Arts Review

Review: The Queensland Symphony Orchestra presents Mozart’s Clarinet

Concert Hall, QPAC

22nd-23rd April 2022

Conductor Johannes Fritzsch 

Soloist Irit Silver, clarinet

EÖTVÖS The Saqqara Bird 

MOZART Concerto in A major for Clarinet & Orchestra

MARTINŮ Symphony No.1

Dr Gemma Regan

‘Bro’hannes Fritzsch and the QSO boldly went where no orchestra had been before!

The QSO’s Mozart’s Clarinet concert was opened by the sardonic cellist Matthew Kinmont, describing the violins as a ‘flock of somethings’ when they play The Saqqara Bird before they launched into the enchanting piece. The music flutters and soars like the enigma of the small wooden bird discovered in Saqqara in 1898. The small relic could be a toy, a weathervane, ceremonial or more intriguingly, be evidence of the Egyptians having scientific knowledge of aviation. Experiments have demonstrated that the small wooden model mimics aerodynamics and could have flown with the addition of the missing tail fin. 

Erit Silver’s fingers flew over the keys as her creamy sounding clarinet soared into the stratosphere before tiny strings evolved into an Indiana Jones-styled melody. With echoes of Psycho and a spice of the Middle East, the violins intently sawed away at their strings. A piquant mournful piccolo from Kate Lawson and throbbing violins drew the resonant clarinet to a sublime prolonged note ebbing to silence. 

The Melbourne-based Australian composer Melody Eötvös is not one to shy away from unusual orchestral topics, as the QSO premiered her bolshy antiphonal Hidden Wiring on consciousness in 2020. We can claim Eötvös as an honorary Queenslander as she sculpted her unusual compositional creativity at the Queensland Conservatorium before completing a Masters at the UK’s Royal Academy and a doctorate in the US before returning to lecture at the Melbourne Conservatorium.

Erit ‘Quick’ Silver returned to the stage in a glittering gold sequinned jacket to enthral the audience with her rendition of Mozart’s Clarinet Concerto. It was technically perfect and is a staple for any accomplished clarinettist. Silver gave a soft and tender rendition of the usually more bolshy sound. However, her quiet execution seemed to lose some of Mozart’s intended expression which is not even the original version which was composed for the basset clarinet, to mimic the human voice and was transposed to suit the B Flat clarinet.  This rare instrument was played by his friend, Anton Stadler and composed as a showcase for his outstanding musical dexterity. I've had the pleasure of hearing the basset played in a Chamber music setting which has a very different tone to the clarinet. 

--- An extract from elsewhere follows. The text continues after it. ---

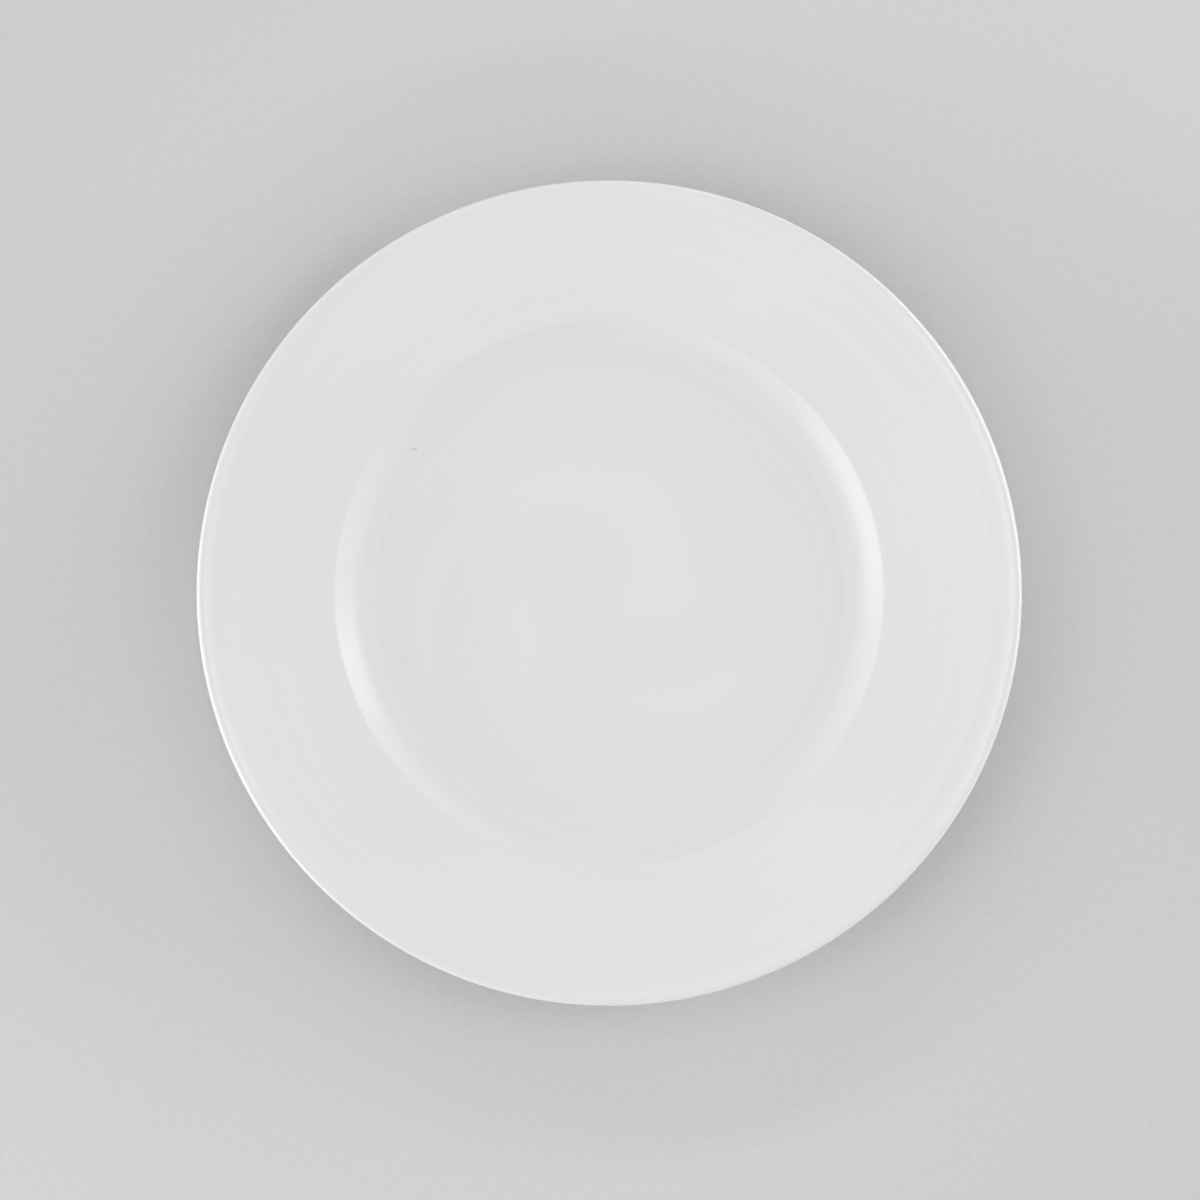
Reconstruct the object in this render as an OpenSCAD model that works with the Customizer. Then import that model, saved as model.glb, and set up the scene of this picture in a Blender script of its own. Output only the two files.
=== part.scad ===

The QSO boldly went where they have not been before, with the second half dedicated to Martinu’s Symphony No.1, their inaugural Martinu Symphony performance. Commissioned by Koussevitzky in 1942 in memory of his late wife, it was to be Martinu's opportunity to break into the American orchestral scene, with great success. The eclectic symphony is a cacophonous pick and mix of classical compositions ranging from the Can-Can theme to Psycho and big band jazz, perhaps Martinu’s desperate attempt to appeal to all tastes. 

Conductor ‘Bro’hannes Fritzsch named by his Conservatorium students, waggled and weaved as the four movements unfurled. The dissonant first movement, Moderato was unnerving, with a swirling orchestra and screaming strings. Martinu’s use of the Shepherd tone, where overlapping notes an octave apart create the illusion of continual rising and falling, sounded like backmasking, playing backwards with subliminal hidden messages amongst the dissonant tones! The Largo was dark and demonic, with the double basses dragging behind like a dead body. The dynamics danced dramatically with the woodwind trilling up the scales behind a throbbing piano and monotonous drums. The final movement revealed a triumphant resolution to the orchestral turbulence with the major scale shining heroically. 

It was an exciting symphony condensing every human emotion and most musical tricks and styles, no wonder the QSO had not embarked upon a whole symphony before. But wow, was it worth it! Both The Saqqara Bird and Martinu’s Symphony No.1 eclipsed Mozart’s title bill, illustrating that 20th and 21st-century compositions continue to innovating orchestral music. The QSO were the perfect orchestra to deliver such a crazy musical feast to exhilarate and stimulate!